▼
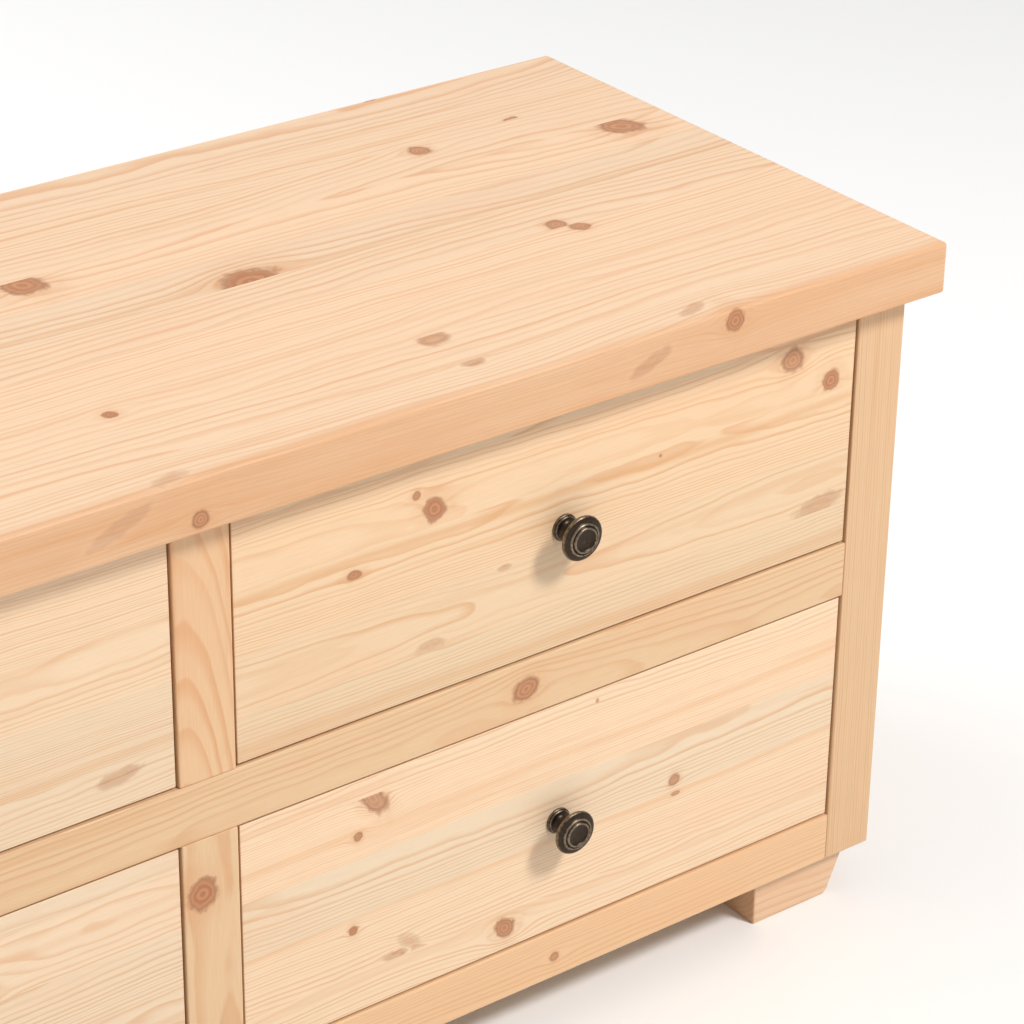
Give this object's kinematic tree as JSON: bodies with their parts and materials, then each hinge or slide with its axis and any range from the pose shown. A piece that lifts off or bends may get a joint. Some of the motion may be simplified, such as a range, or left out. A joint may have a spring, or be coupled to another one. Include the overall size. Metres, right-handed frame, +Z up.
{
  "type": "dresser with drawers",
  "caption": "Low pine dresser with a thick overhanging top, flush face frame, inset drawers with round bronze knobs and block feet.",
  "frame": {"origin": "on the floor, under the middle of the whole piece (knobs included)", "axes": "+X to the right as seen from the front, +Y to the back, +Z up; the drawers open towards -Y"},
  "size_m": [1.28, 0.4906, 0.571],
  "materials": {
    "pine_top": "clear waxed edge-glued pine",
    "pine_frame": "clear waxed pine",
    "pine_drawer_front": "clear waxed edge-glued pine",
    "pine_carcase": "planed pine",
    "pine_drawer_box": "planed unfinished pine",
    "plywood": "sanded birch plywood",
    "beech": "planed beech",
    "antique_bronze": "dark antique patina, worn brighter on the raised rings",
    "zinc_steel": "bright zinc plate"
  },
  "bodies": {
    "carcase": {"top_panel": "pine_top", "stile_left": "pine_frame", "stile_right": "pine_frame", "centre_stile_upper": "pine_frame", "centre_stile_lower": "pine_frame", "middle_rail": "pine_frame", "bottom_rail": "pine_frame", "frame_dowels": "beech", "side_panel_left": "pine_carcase", "side_panel_right": "pine_carcase", "partition": "pine_carcase", "bottom_board": "pine_carcase", "back_panel": "plywood", "top_rail_front": "pine_carcase", "top_rail_back": "pine_carcase", "top_screws": "zinc_steel", "back_screws": "zinc_steel", "drawer_guides": "pine_carcase", "drawer_stops": "beech", "foot_screws": "zinc_steel", "runner_lower_left_outer": "pine_carcase", "runner_lower_left_inner": "pine_carcase", "runner_lower_right_outer": "pine_carcase", "runner_lower_right_inner": "pine_carcase", "runner_upper_left_outer": "pine_carcase", "runner_upper_left_inner": "pine_carcase", "runner_upper_right_outer": "pine_carcase", "runner_upper_right_inner": "pine_carcase", "foot_front_left": "pine_carcase", "foot_front_right": "pine_carcase", "foot_back_left": "pine_carcase", "foot_back_right": "pine_carcase"},
    "drawer_lower_left": {"lower_left_front": "pine_drawer_front", "lower_left_side_left": "pine_drawer_box", "lower_left_side_right": "pine_drawer_box", "lower_left_back": "pine_drawer_box", "lower_left_base": "plywood", "lower_left_knob": "antique_bronze", "lower_left_knob_screw": "zinc_steel"},
    "drawer_lower_right": {"lower_right_front": "pine_drawer_front", "lower_right_side_left": "pine_drawer_box", "lower_right_side_right": "pine_drawer_box", "lower_right_back": "pine_drawer_box", "lower_right_base": "plywood", "lower_right_knob": "antique_bronze", "lower_right_knob_screw": "zinc_steel"},
    "drawer_upper_left": {"upper_left_front": "pine_drawer_front", "upper_left_side_left": "pine_drawer_box", "upper_left_side_right": "pine_drawer_box", "upper_left_back": "pine_drawer_box", "upper_left_base": "plywood", "upper_left_knob": "antique_bronze", "upper_left_knob_screw": "zinc_steel"},
    "drawer_upper_right": {"upper_right_front": "pine_drawer_front", "upper_right_side_left": "pine_drawer_box", "upper_right_side_right": "pine_drawer_box", "upper_right_back": "pine_drawer_box", "upper_right_base": "plywood", "upper_right_knob": "antique_bronze", "upper_right_knob_screw": "zinc_steel"}
  },
  "joints": [
    {"name": "slide_lower_left", "type": "slide", "parent": "carcase", "child": "drawer_lower_left", "axis": [0, -1, 0], "range_m": [0, 0.3]},
    {"name": "slide_lower_right", "type": "slide", "parent": "carcase", "child": "drawer_lower_right", "axis": [0, -1, 0], "range_m": [0, 0.3]},
    {"name": "slide_upper_left", "type": "slide", "parent": "carcase", "child": "drawer_upper_left", "axis": [0, -1, 0], "range_m": [0, 0.3]},
    {"name": "slide_upper_right", "type": "slide", "parent": "carcase", "child": "drawer_upper_right", "axis": [0, -1, 0], "range_m": [0, 0.3]}
  ]
}
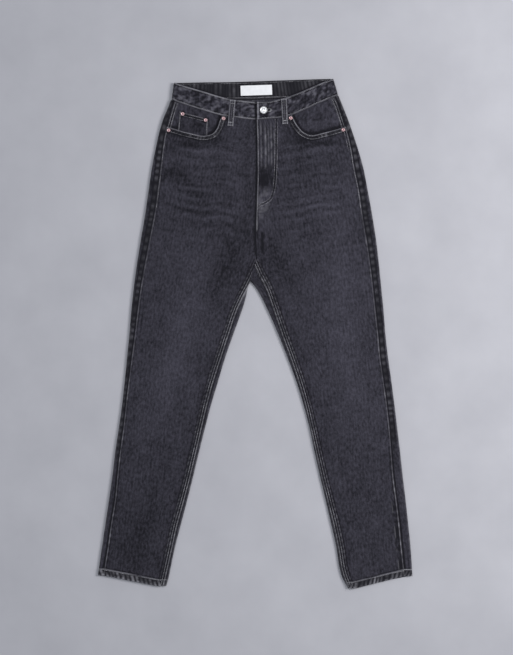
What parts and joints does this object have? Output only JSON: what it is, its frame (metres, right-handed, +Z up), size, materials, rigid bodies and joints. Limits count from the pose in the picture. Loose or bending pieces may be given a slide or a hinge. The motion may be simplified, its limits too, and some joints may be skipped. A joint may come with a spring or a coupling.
{
  "type": "mom jeans",
  "caption": "High-waisted tapered denim trousers laid flat, front up, with a buttoned fly front, belt loops, riveted hip pockets and back patch pockets.",
  "frame": {"origin": "middle of the outline on the surface that the jeans lie on", "axes": "+Y to the waist, +X to the wearer's left, +Z up through the front"},
  "size_m": [0.6608, 1.071, 0.0119],
  "materials": {
    "denim": "washed black twill",
    "label_cloth": "plain white satin, bare",
    "zip_tape": "woven tape",
    "silver_metal": "satin nickel",
    "copper_metal": "polished copper"
  },
  "bodies": {
    "root": {"front_panel_right": "denim", "back_panel_right": "denim", "yoke_right": "denim", "pocket_facing_right": "denim", "back_pocket_right": "denim", "front_panel_left": "denim", "back_panel_left": "denim", "yoke_left": "denim", "pocket_facing_left": "denim", "back_pocket_left": "denim", "waistband": "denim", "coin_pocket": "denim", "belt_loop_front_right": "denim", "belt_loop_front_left": "denim", "belt_loop_back_right": "denim", "belt_loop_back_centre": "denim", "belt_loop_back_left": "denim", "label": "label_cloth", "fly_zip": "zip_tape", "button": "silver_metal", "rivet_1": "copper_metal", "rivet_2": "copper_metal", "rivet_3": "copper_metal", "rivet_4": "copper_metal", "rivet_5": "copper_metal", "rivet_6": "copper_metal"}
  },
  "joints": []
}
▲
Directions: Every record should be given again exactly.

Written solution:
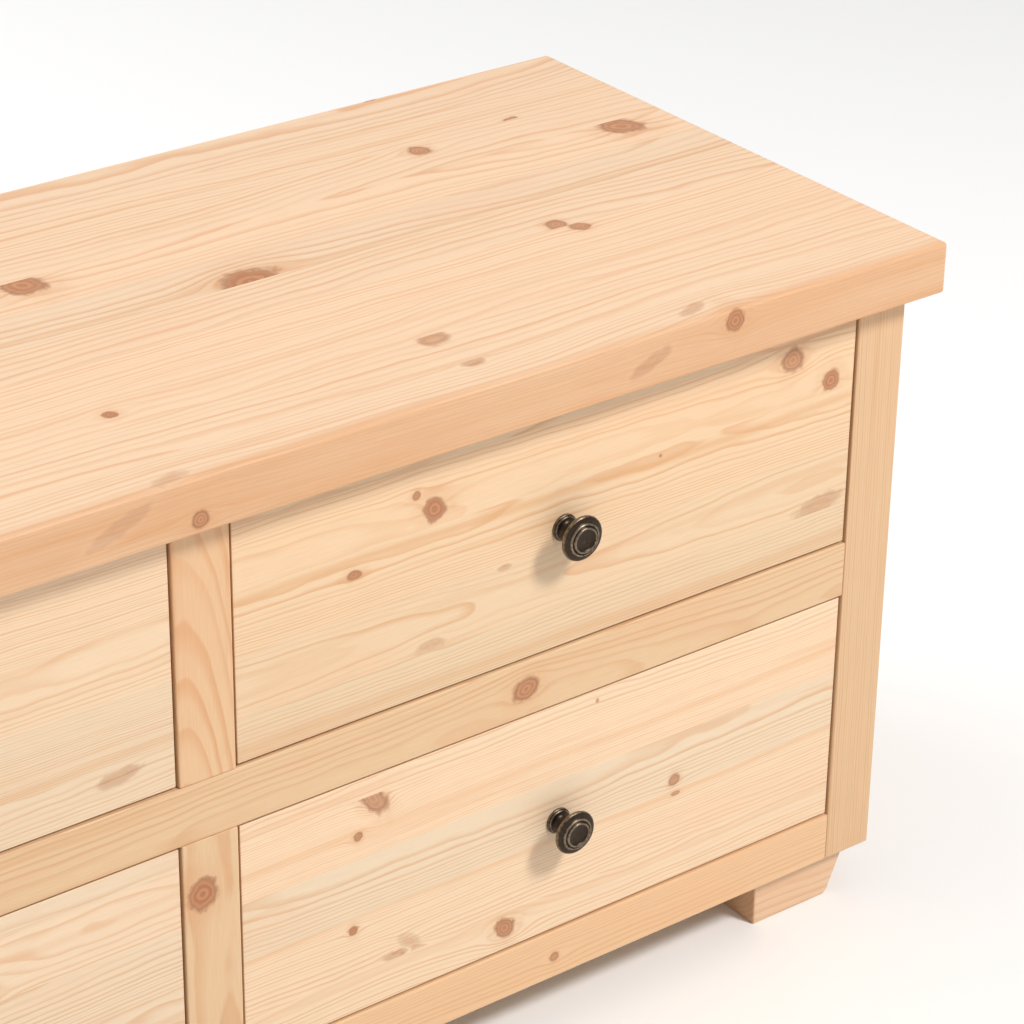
Give this object's kinematic tree as JSON: bodies with their parts and materials, then each hinge or slide with its axis and any range from the pose shown. A piece that lifts off or bends may get a joint. Some of the motion may be simplified, such as a range, or left out. A joint may have a spring, or be coupled to another one. Include the overall size. Metres, right-handed frame, +Z up.
{
  "type": "dresser with drawers",
  "caption": "Low pine dresser with a thick overhanging top, flush face frame, inset drawers with round bronze knobs and block feet.",
  "frame": {"origin": "on the floor, under the middle of the whole piece (knobs included)", "axes": "+X to the right as seen from the front, +Y to the back, +Z up; the drawers open towards -Y"},
  "size_m": [1.28, 0.4906, 0.571],
  "materials": {
    "pine_top": "clear waxed edge-glued pine",
    "pine_frame": "clear waxed pine",
    "pine_drawer_front": "clear waxed edge-glued pine",
    "pine_carcase": "planed pine",
    "pine_drawer_box": "planed unfinished pine",
    "plywood": "sanded birch plywood",
    "beech": "planed beech",
    "antique_bronze": "dark antique patina, worn brighter on the raised rings",
    "zinc_steel": "bright zinc plate"
  },
  "bodies": {
    "carcase": {"top_panel": "pine_top", "stile_left": "pine_frame", "stile_right": "pine_frame", "centre_stile_upper": "pine_frame", "centre_stile_lower": "pine_frame", "middle_rail": "pine_frame", "bottom_rail": "pine_frame", "frame_dowels": "beech", "side_panel_left": "pine_carcase", "side_panel_right": "pine_carcase", "partition": "pine_carcase", "bottom_board": "pine_carcase", "back_panel": "plywood", "top_rail_front": "pine_carcase", "top_rail_back": "pine_carcase", "top_screws": "zinc_steel", "back_screws": "zinc_steel", "drawer_guides": "pine_carcase", "drawer_stops": "beech", "foot_screws": "zinc_steel", "runner_lower_left_outer": "pine_carcase", "runner_lower_left_inner": "pine_carcase", "runner_lower_right_outer": "pine_carcase", "runner_lower_right_inner": "pine_carcase", "runner_upper_left_outer": "pine_carcase", "runner_upper_left_inner": "pine_carcase", "runner_upper_right_outer": "pine_carcase", "runner_upper_right_inner": "pine_carcase", "foot_front_left": "pine_carcase", "foot_front_right": "pine_carcase", "foot_back_left": "pine_carcase", "foot_back_right": "pine_carcase"},
    "drawer_lower_left": {"lower_left_front": "pine_drawer_front", "lower_left_side_left": "pine_drawer_box", "lower_left_side_right": "pine_drawer_box", "lower_left_back": "pine_drawer_box", "lower_left_base": "plywood", "lower_left_knob": "antique_bronze", "lower_left_knob_screw": "zinc_steel"},
    "drawer_lower_right": {"lower_right_front": "pine_drawer_front", "lower_right_side_left": "pine_drawer_box", "lower_right_side_right": "pine_drawer_box", "lower_right_back": "pine_drawer_box", "lower_right_base": "plywood", "lower_right_knob": "antique_bronze", "lower_right_knob_screw": "zinc_steel"},
    "drawer_upper_left": {"upper_left_front": "pine_drawer_front", "upper_left_side_left": "pine_drawer_box", "upper_left_side_right": "pine_drawer_box", "upper_left_back": "pine_drawer_box", "upper_left_base": "plywood", "upper_left_knob": "antique_bronze", "upper_left_knob_screw": "zinc_steel"},
    "drawer_upper_right": {"upper_right_front": "pine_drawer_front", "upper_right_side_left": "pine_drawer_box", "upper_right_side_right": "pine_drawer_box", "upper_right_back": "pine_drawer_box", "upper_right_base": "plywood", "upper_right_knob": "antique_bronze", "upper_right_knob_screw": "zinc_steel"}
  },
  "joints": [
    {"name": "slide_lower_left", "type": "slide", "parent": "carcase", "child": "drawer_lower_left", "axis": [0, -1, 0], "range_m": [0, 0.3]},
    {"name": "slide_lower_right", "type": "slide", "parent": "carcase", "child": "drawer_lower_right", "axis": [0, -1, 0], "range_m": [0, 0.3]},
    {"name": "slide_upper_left", "type": "slide", "parent": "carcase", "child": "drawer_upper_left", "axis": [0, -1, 0], "range_m": [0, 0.3]},
    {"name": "slide_upper_right", "type": "slide", "parent": "carcase", "child": "drawer_upper_right", "axis": [0, -1, 0], "range_m": [0, 0.3]}
  ]
}
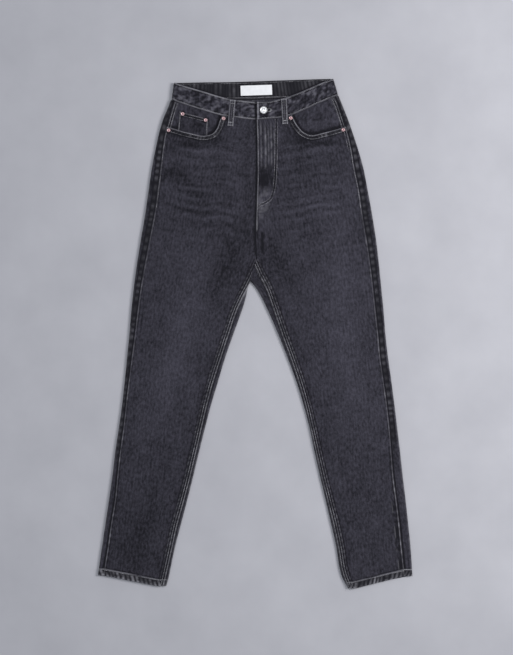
What parts and joints does this object have? Output only JSON: what it is, its frame (metres, right-handed, +Z up), size, materials, rigid bodies and joints. Limits count from the pose in the picture. Loose or bending pieces may be given a slide or a hinge. The motion may be simplified, its limits too, and some joints may be skipped. A joint may come with a spring or a coupling.
{
  "type": "mom jeans",
  "caption": "High-waisted tapered denim trousers laid flat, front up, with a buttoned fly front, belt loops, riveted hip pockets and back patch pockets.",
  "frame": {"origin": "middle of the outline on the surface that the jeans lie on", "axes": "+Y to the waist, +X to the wearer's left, +Z up through the front"},
  "size_m": [0.6608, 1.071, 0.0119],
  "materials": {
    "denim": "washed black twill",
    "label_cloth": "plain white satin, bare",
    "zip_tape": "woven tape",
    "silver_metal": "satin nickel",
    "copper_metal": "polished copper"
  },
  "bodies": {
    "root": {"front_panel_right": "denim", "back_panel_right": "denim", "yoke_right": "denim", "pocket_facing_right": "denim", "back_pocket_right": "denim", "front_panel_left": "denim", "back_panel_left": "denim", "yoke_left": "denim", "pocket_facing_left": "denim", "back_pocket_left": "denim", "waistband": "denim", "coin_pocket": "denim", "belt_loop_front_right": "denim", "belt_loop_front_left": "denim", "belt_loop_back_right": "denim", "belt_loop_back_centre": "denim", "belt_loop_back_left": "denim", "label": "label_cloth", "fly_zip": "zip_tape", "button": "silver_metal", "rivet_1": "copper_metal", "rivet_2": "copper_metal", "rivet_3": "copper_metal", "rivet_4": "copper_metal", "rivet_5": "copper_metal", "rivet_6": "copper_metal"}
  },
  "joints": []
}